I do know that I get to wear a mop cap though. I know that.
And my maid costume is entirely unflattering and itchy in that 1800s kind of way. But my ball gown is golden and makes my boobs look nice.
My boobs that no one gets to see, the ONLY pair of boobs in the whole show that the audience doesn't get to see unsheathed. Eee hee! I just love holding onto that mystery. It pleases me.
We cut 14 minutes off of it the last time we ran it. So that means instead of being 5 and a half hours long, it's only 5 hours and 15 minutes.
So many people are coming out of the woodwork to come see it! I think this is because I do the best marketing pitch ever. "Boobs and blood and guts and dancing! How could you NOT come see it?" Ha, but it's not all about that at all and I think some of my boob-loving friends may be a bit disappointed. Henry! Llama and Henry are coming! Llama comes to see my plays all the time, but Henry! He hasn't been to see me in a play in years! Just took some boobs and some blood to get Henry up for a show again. I bet he'll fall asleep for the clothed parts.

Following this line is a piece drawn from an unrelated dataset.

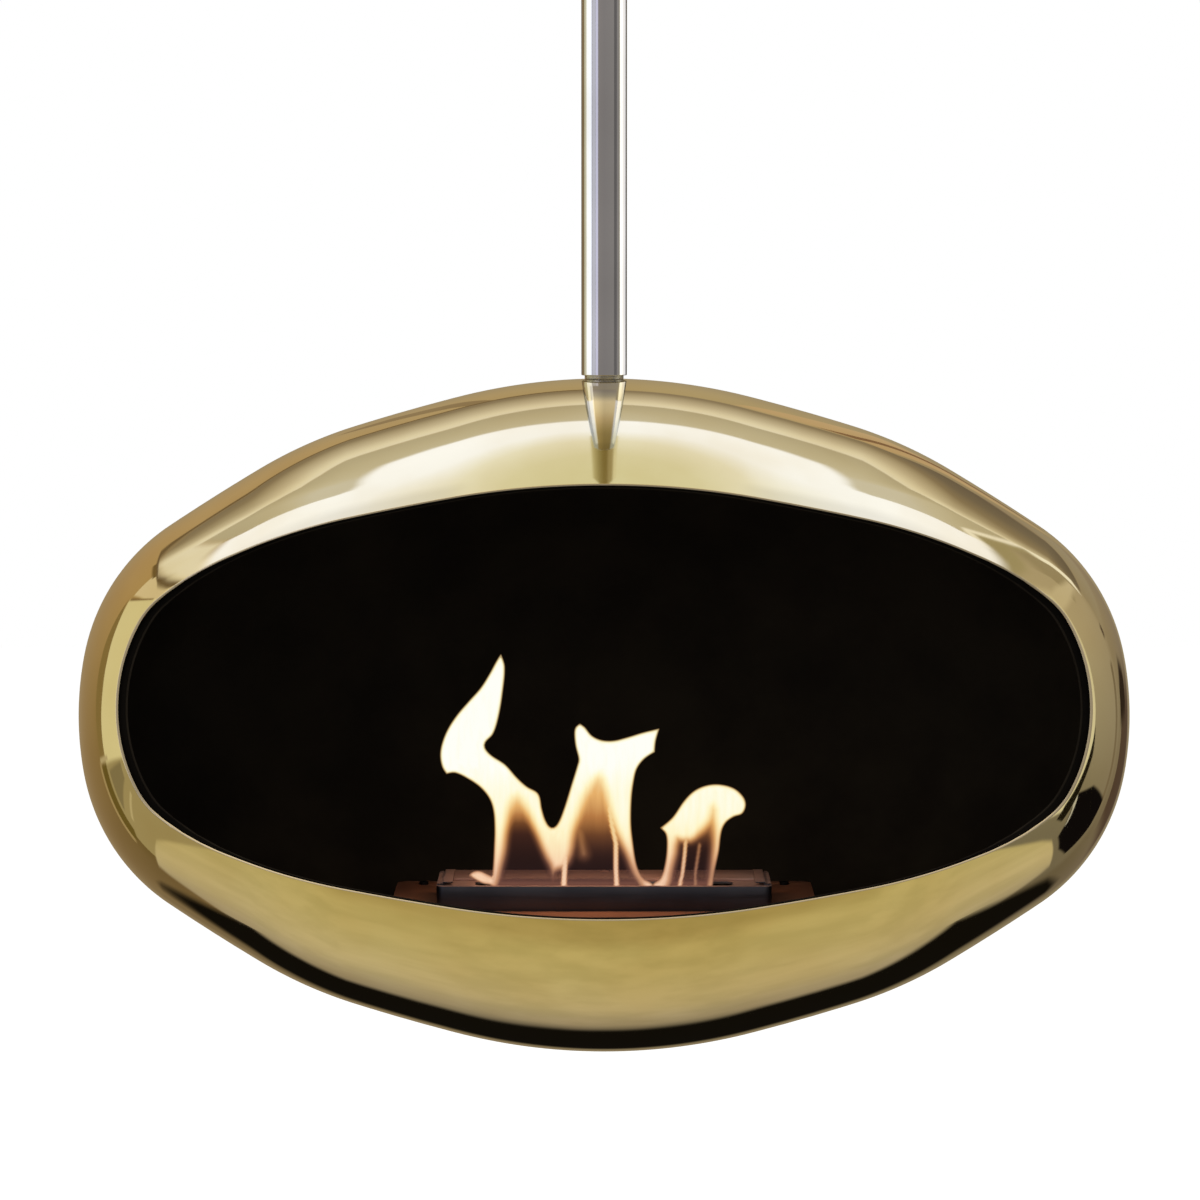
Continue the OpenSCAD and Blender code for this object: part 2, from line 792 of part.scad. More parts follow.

17 shows. That's quite a run, people.
Wednesday, Thursday, Friday, Saturday, Sunday with the possibility of adding a couple matinees for the next month.
Holy shit.
I can't look at it all in a big nerdy all-consuming blob like that. I have to just think about what I have to do tonight.

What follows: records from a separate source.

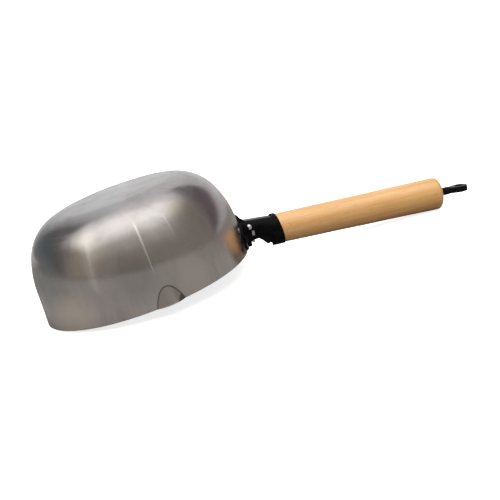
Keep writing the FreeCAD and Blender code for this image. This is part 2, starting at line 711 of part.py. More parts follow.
# ---------------------------------------------------------------- grip
SEAT = "$socket_radius - $socket_sheet - $seat_gap"
grip = new_body("grip")
grip_turned(grip, "grip_blank", [
    ("-$tenon_length", "$tenon_radius"),
    ("-$neck_end + $seat_setback", "$tenon_radius"),
    ("-$neck_end + $seat_setback", SEAT),
    ("$grip_shoulder", SEAT),
    ("$grip_shoulder", "$grip_front_radius"),
    ("$grip_length - $grip_edge", "$grip_tail_radius"),
    ("$grip_length", "$grip_tail_radius - $grip_edge", "$grip_edge", -1),
])
grip_turned(grip, "grip_bore", [
    ("-$tenon_length - " + PAST, "$rod_radius + $rod_gap"),
    ("$grip_length + " + PAST, "$rod_radius + $rod_gap"),
], cut=True)
grip_turned(grip, "grip_recess", [
    ("$grip_length - $recess_depth", "$washer_radius + $recess_gap"),
    ("$grip_length + " + PAST, "$washer_radius + $recess_gap"),
], cut=True)

# ---------------------------------------------------------------- rivets
def dome(head_radius, rise):
    """Radius of a domed head of the given radius and rise."""
    return "(((%s) ^ 2 + (%s) ^ 2) / (2 * (%s)))" % (head_radius, rise, rise)


def rivet_blank(body, sketch, low, high, shank, head, low_rise, high_rise, upright):
    """Two-headed rivet about an axis drawn in the sketch, from one head's seat to the other's.

    Low and high are where the heads start along the axis.  Upright holds where that axis stands
    and whether it is the sketch's vertical.
    """
    stands, vertical = upright
    profile = [
        ("0", "%s - (%s)" % (low, low_rise)),
        (head, low, dome(head, low_rise), 1),
        (shank, low),
        (shank, high),
        (head, high),
        ("0", "%s + (%s)" % (high, high_rise), dome(head, high_rise), 1),
    ]
    if vertical:
        steps = [("%s + (%s)" % (stands, step[0]), step[1]) + step[2:] for step in profile]
        ends = [(value(stands), value(low)), (value(stands), value(high))]
    else:
        steps = [(step[1], "%s - (%s)" % (stands, step[0])) + step[2:] for step in profile]
        ends = [(value(low), value(stands)), (value(high), value(stands))]
    add_outline(sketch, steps)
    start, end = (Vector(*point, 0) for point in ends)
    sketch.addGeometry(Part.LineSegment(start, end), True)
    step_volume(body, turn(body, body.Label + "_turned", sketch, axis="Axis0"), grows=True)


def cut_from(blank, tool, label):
    """Take one piece's shape out of another, so that the two meet face to face."""
    result = doc.addObject("Part::Cut", label)
    result.Base = blank
    result.Tool = tool
    return result


# The heads' seats are drawn inside the sheets, so that the cuts give them the sheets' own faces.
cross_blank = new_body("cross_rivet_blank")
cross_plan = eye_sketch(cross_blank, "cross_rivet_plan", CROSS_HEIGHT)
SEAT_ACROSS = ("(%s - 0.5 * $bracket_sheet)"
               % neck_half_width("$socket_distance - $cross_rivet_ahead"))
CROSS_RISE = "$cross_head_height + 0.5 * $bracket_sheet"
rivet_blank(cross_blank, cross_plan, "-" + SEAT_ACROSS, SEAT_ACROSS, "$cross_rivet_radius",
            "$cross_head_radius", CROSS_RISE, CROSS_RISE, ("-$cross_rivet_ahead", True))
cross_rivet = cut_from(cross_blank, bracket, "cross_rivet")

WALL_AT_RIVET = wall_radius("$flange_rivet_height")
ear_blanks = []
for side, hand in ((1, "left"), (-1, "right")):
    blank = new_body("ear_rivet_blank_" + hand)
    radial = new_sketch(blank, "ear_rivet_plan_" + hand, "XZ_Plane",
                        Placement(Vector(0, 0, 0), Rotation(Vector(0, 1, 0), side * BEARING)))
    rivet_blank(blank, radial, "(%s - 0.5 * $bowl_sheet)" % WALL_AT_RIVET,
                "(%s + 0.5 * $bracket_sheet)" % WALL_AT_RIVET, "$flange_rivet_radius",
                "$flange_head_radius", "$flange_tail_height + 0.5 * $bowl_sheet",
                "$flange_head_height + 0.5 * $bracket_sheet", ("$flange_rivet_height", False))
    ear_blanks.append(blank)
ear_pair = doc.addObject("Part::Compound", "ear_rivet_pair")
ear_pair.Links = ear_blanks
outside_fit = cut_from(ear_pair, bracket, "ear_rivets_on_bracket")
flange_rivets = cut_from(outside_fit, bowl, "flange_rivets")

# ---------------------------------------------------------------- rest pose
drawn = [bowl, bracket, bridge, nut, rod, washer, grip, cross_blank] + ear_blanks
subparts = [bowl, bracket, flange_rivets, bridge, cross_rivet, nut, rod, washer, grip]
doc.recompute()

# The ladle leans on the rim's edge away from the handle and on the rounded tail of the grip.
edge = value("$grip_edge")
tail = grip_frame.multVec(Vector(value("$grip_length") - edge, 0,
                                 edge - value("$grip_tail_radius")))
pivot = Vector(-value("$rim_radius"), 0, 0)
arm = tail - pivot
tilt = math.degrees(math.atan2(-arm.z, arm.x) + math.asin(edge / arm.Length))
tipping = Placement(Vector(0, 0, 0), Rotation(Vector(0, 1, 0), -tilt), pivot)
whole = Part.makeCompound([item.Shape for item in subparts])
whole.Placement = tipping
box = whole.optimalBoundingBox()
to_origin = Vector(-(box.XMin + box.XMax) / 2, -(box.YMin + box.YMax) / 2, -box.ZMin)
rest = Placement(to_origin, Rotation()).multiply(tipping)
for item in drawn:
    item.Placement = rest
doc.recompute()

# ---------------------------------------------------------------- checks and export
faults = [item.Name for item in doc.Objects
          if "Invalid" in item.State or "Error" in item.State]
for item in subparts:
    if item.Shape.isNull() or not item.Shape.isValid():
        faults.append(item.Label)
if faults:
    raise RuntimeError("not built: " + ", ".join(faults))
os.makedirs("parts", exist_ok=True)
for item in subparts:
    item.Shape.exportStep("parts/%s.step" % item.Label)
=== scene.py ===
"""Mason's ladle, lying upside down: the looks of its steel bowl, bracket, rod and wooden grip."""
import json
import math
import bpy
import bmesh
from mathutils import Matrix, Vector, noise


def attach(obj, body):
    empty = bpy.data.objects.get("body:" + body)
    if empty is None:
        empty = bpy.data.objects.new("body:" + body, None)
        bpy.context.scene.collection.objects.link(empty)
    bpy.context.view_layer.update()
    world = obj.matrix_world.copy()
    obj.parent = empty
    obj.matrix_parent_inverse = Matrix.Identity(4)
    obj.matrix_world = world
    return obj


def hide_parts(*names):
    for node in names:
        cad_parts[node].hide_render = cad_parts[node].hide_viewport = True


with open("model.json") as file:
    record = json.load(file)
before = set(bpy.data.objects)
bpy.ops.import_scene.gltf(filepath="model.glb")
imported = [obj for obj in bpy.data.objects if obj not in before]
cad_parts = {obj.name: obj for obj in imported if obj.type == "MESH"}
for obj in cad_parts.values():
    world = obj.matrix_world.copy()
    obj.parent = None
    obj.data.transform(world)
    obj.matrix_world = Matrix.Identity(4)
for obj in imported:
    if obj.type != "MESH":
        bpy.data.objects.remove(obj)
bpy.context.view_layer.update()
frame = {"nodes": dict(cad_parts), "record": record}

# ---------------------------------------------------------------- frames, in metres
MM = 0.001
# Angle between the grip and the plane of the bowl's rim.
GRIP_DROOP = math.radians(9.6)
# Middle of the socket's mouth, from the rim circle's centre.
SOCKET_IN_LADLE = Vector((123.4, 0.0, 1.65)) * MM
# Middle of the hanging eye, from the socket's mouth along the grip.
EYE_FROM_SOCKET = 173.4 * MM

mounts = {mount["name"]: mount for mount in frame["record"]["mounts"]}
eye_place = Vector(mounts["hanging_eye"]["pos_m"])
grip_up = Vector(mounts["hanging_eye"]["axis"]).normalized()
grip_along = Vector((grip_up.z, 0.0, -grip_up.x))
socket_place = eye_place - grip_along * EYE_FROM_SOCKET
GRIP_FALL = math.atan2(grip_up.x, grip_up.z)
LADLE_TURN = Matrix.Rotation(GRIP_FALL - GRIP_DROOP, 4, "Y")
rim_centre = socket_place - LADLE_TURN @ SOCKET_IN_LADLE
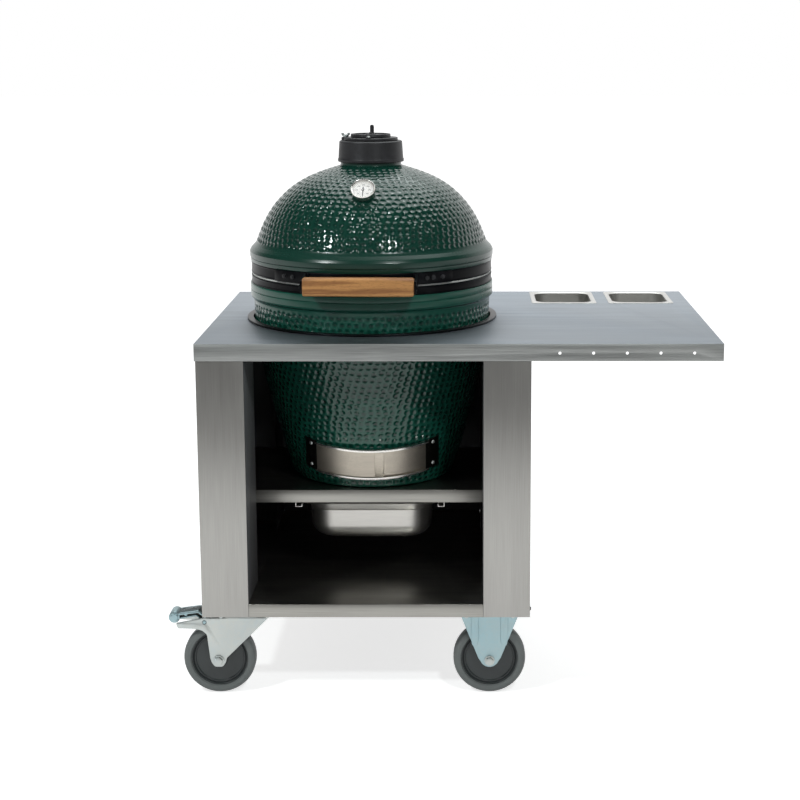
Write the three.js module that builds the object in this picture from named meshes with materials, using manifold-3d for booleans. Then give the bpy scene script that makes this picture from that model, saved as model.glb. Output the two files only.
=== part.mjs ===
// Kamado grill table: a folded stainless cabinet on castors that carries a ceramic kamado.
// Millimetres, +Z up, front towards -Y, origin on the floor under the middle of the whole table.

import * as THREE from 'three';
import { mergeVertices } from 'three/addons/utils/BufferGeometryUtils.js';
import Module from 'manifold-3d';

const wasm = await Module();
wasm.setup();

// Clearances and counts shared by all pieces
const seat = 0.3;
const cutOverrun = 5;
const kamadoSteps = 36;
const wheelSteps = 24;
const pinSteps = 12;
const cornerSteps = 3;
const hexSides = 6;
const wedgeStep = 15;
const rearAngle = 180;

// Worktop
const worktopFrontRoom = 93.2;
const worktopSheet = 2;
const worktopLip = 38;
const hookHoleRadius = 3.5;
const hookHolePitch = 73;
const hookHoleFromEnd = 63.5;
const hookHoleDrop = 20.5;
const hookHoleCount = 5;

// Cabinet
const cabinetSideRoom = 78.7;
const storageHeight = 185;
const bodyAboveWorktop = 48.3;
const cabinetSheet = 2;
const columnWidth = 104;
const columnDepth = 174;
const shelfLip = 30;
const basePlateWidth = 166;
const basePlateSheet = 3;

// Trim ring round the kamado hole
const trimRingWidth = 14.5;
const trimRingThickness = 5;
const trimRingGap = 2;
const trimRingReach = 3;

// Insert pans and drip pan
const insertLength = 162;
const insertDepth = 186;
const insertHeight = 100;
const insertFlange = 10;
const insertSpacing = 30;
const insertFromCabinet = 23.5;
const insertFromEnd = 39.2;
const insertFromBack = 16;
const insertCorner = 24;
const dripLength = 325;
const dripDepth = 265;
const dripHeight = 95;
const dripFlange = 15.5;
const dripCorner = 42;
const dripSetback = 20;
const dripDrop = 38;
const panSheet = 1.2;
const panFit = 1.5;
const railSheet = 2;
const railHook = 20;
const railUnder = 12;
const railUpstand = 8;
const railReach = 3;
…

Get a tour of the space, the dressing rooms, try on my costumes, get them approved. That's that. Tonight. I can do tonight.

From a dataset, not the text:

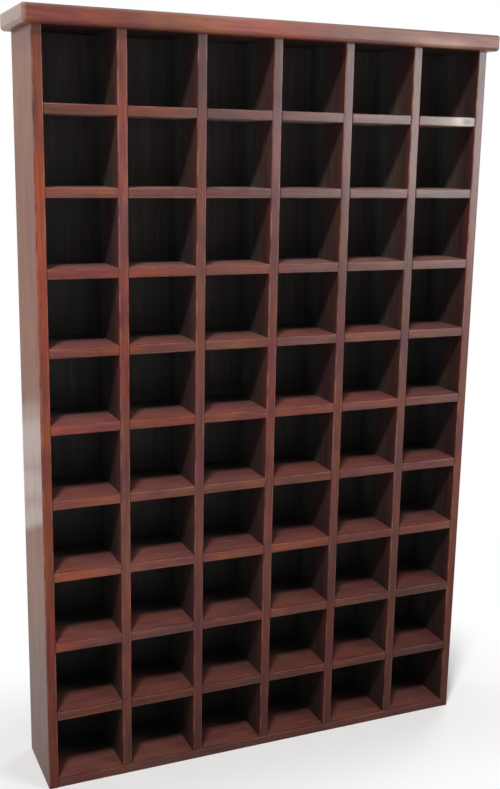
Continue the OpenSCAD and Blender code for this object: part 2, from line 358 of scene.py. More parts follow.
def take_out(bm, cutter):
    """Takes a set of closed shapes out of a board."""
    shapes = []
    for shape in (bm, cutter):
        mesh = bpy.data.meshes.new("cut")
        shape.to_mesh(mesh)
        shapes.append(put("cut", mesh))
    cutter.free()
    board, tool = shapes
    cut = board.modifiers.new("cut", "BOOLEAN")
    cut.operation, cut.solver, cut.object = "DIFFERENCE", "EXACT", tool
    whole = board.evaluated_get(bpy.context.evaluated_depsgraph_get())
    bm.clear()
    bm.from_mesh(whole.to_mesh())
    whole.to_mesh_clear()
    for shape in shapes:
        bpy.data.meshes.remove(shape.data)


def bore_dowels_up(bm, xs):
    """Bores the dowel holes between the top board and the uprights at some places."""
    joints = bpy.context.scene.rack_joints
    cutter = bmesh.new()
    for x in xs:
        for y in DOWEL_YS:
            rod(cutter, (x, y, DOWEL_FOOT - joints.end_gap), Z, DOWEL_HEAD - DOWEL_FOOT + 2 * joints.end_gap,
                DOWEL_R + joints.hole_gap)
    take_out(bm, cutter)


def bore_dowels_across(bm, sides):
    """Bores the dowel holes between the bottom board and the side panels."""
    joints = bpy.context.scene.rack_joints
    inner = INNER_X + joints.side_housing - joints.dowel_in - joints.end_gap
    outer = DOWEL_HIGH.x + joints.end_gap
    cutter = bmesh.new()
    for s in sides:
        start_x = min(s * inner, s * outer)
        for y in DOWEL_YS:
            rod(cutter, (start_x, y, BOTTOM_T / 2), X, outer - inner, DOWEL_R + joints.hole_gap)
    take_out(bm, cutter)


def bore_screws(bm, xs, zs, countersunk=False):
    """Bores the holes of the back screws, which are countersunk where their heads lie."""
    joints = bpy.context.scene.rack_joints
    shank, head = joints.shank_r + joints.hole_gap, HEAD_R + joints.hole_gap
    start_y, end_y = SCREW_LOW.y - joints.end_gap, BACK_Y + joints.end_gap
    sink_y = BACK_Y - (head - shank) if countersunk else end_y
    cutter = bmesh.new()
    for x in xs:
        for z in zs:
            rod(cutter, (x, start_y, z), Y, sink_y - start_y, shank, capped=False)
            if countersunk:
                rod(cutter, (x, sink_y, z), Y, end_y - sink_y, shank, head + joints.end_gap, capped=False)
    bmesh.ops.remove_doubles(cutter, verts=cutter.verts[:], dist=WELD)
    bmesh.ops.holes_fill(cutter, edges=cutter.edges[:], sides=DRILL_SIDES)
    bmesh.ops.recalc_face_normals(cutter, faces=cutter.faces[:])
    take_out(bm, cutter)


def finish_board(bm, name, nodes, material, along, through, seed):
    """Turns a shape into a piece, with the places that its finish reads."""
    mesh = bpy.data.meshes.new(name)
    for face in bm.faces:
        face.smooth = True
    bm.to_mesh(mesh)
    bm.free()
    mesh.set_sharp_from_angle(angle=SHARP_ANGLE)
    dice = random.Random(seed)
    shift = Vector([dice.uniform(0, GRAIN_SPREAD) for _ in "xyz"])
    tone = dice.uniform(-1, 1)
    across = 3 - along - through
    centre = sum(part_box(nodes[0]), Vector()) / 2
    half = thickness(nodes[0], through) / 2
    for kept, kind in (("grain", "FLOAT_VECTOR"), ("place", "FLOAT_VECTOR"), ("tone", "FLOAT")):
        mesh.attributes.new(kept, kind, "POINT")
    grain, place, shade = (mesh.attributes[kept] for kept in ("grain", "place", "tone"))
    for i, v in enumerate(mesh.vertices):
        grain.data[i].vector = Vector((v.co[along], v.co[across], v.co[through])) + shift
        sheltered = abs(v.co.x) < OUTER_X - SLACK and v.co.y < BACK_Y - SLACK and v.co.z < SIDE_HIGH.z + SLACK
        place.data[i].vector = ((v.co[through] - centre[through]) / half, v.co.y - FRONT_Y, float(sheltered))
        shade.data[i].value = tone
    mesh.materials.append(material)
    piece = put(name, mesh)
    even = piece.modifiers.new("even_faces", "WEIGHTED_NORMAL")
    even.keep_sharp = True
    even.weight = 80
    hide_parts(*nodes)
    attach(piece, BODY)


# Finishes

# Patches in the stain: how close they lie along, across and through a board, and how far they
# shift red, green and blue at either end: mauve to orange, dull to red, and dark to light
STAIN_PATCHES = (
    ((10.0, 22.0, 22.0), (-0.19, -0.20, 0.10), (0.19, 0.20, -0.14)),
    ((4.3, 9.0, 9.0), (-0.05, 0.15, 0.14), (0.06, -0.14, -0.15)),
    ((3.1, 7.0, 7.0), (-0.15, -0.15, -0.15), (0.15, 0.15, 0.15)),
)
RING_WAVES = 780.0  # How close the growth rings lie, in radians a metre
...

I can't wait until we start playing with the blood. Apparently the sausage casings we're using now are all synthetic, so they won't stink or anything. The prop master told me this like she knew what she was talking about and we should be thankful. I would hate to have seen the first couple versions of the intestines... She had this look in her eye... Like she'd been through a lot. Heh.
There's this part in the play where the scientist smashes the brain of a dead animal open and we're standing right over it and SPLAT! Blood gets on our faces, sort of like a spit take. We've just been miming that part so far. I can't wait to REALLY get splatted. Squirt! Yay. Guts.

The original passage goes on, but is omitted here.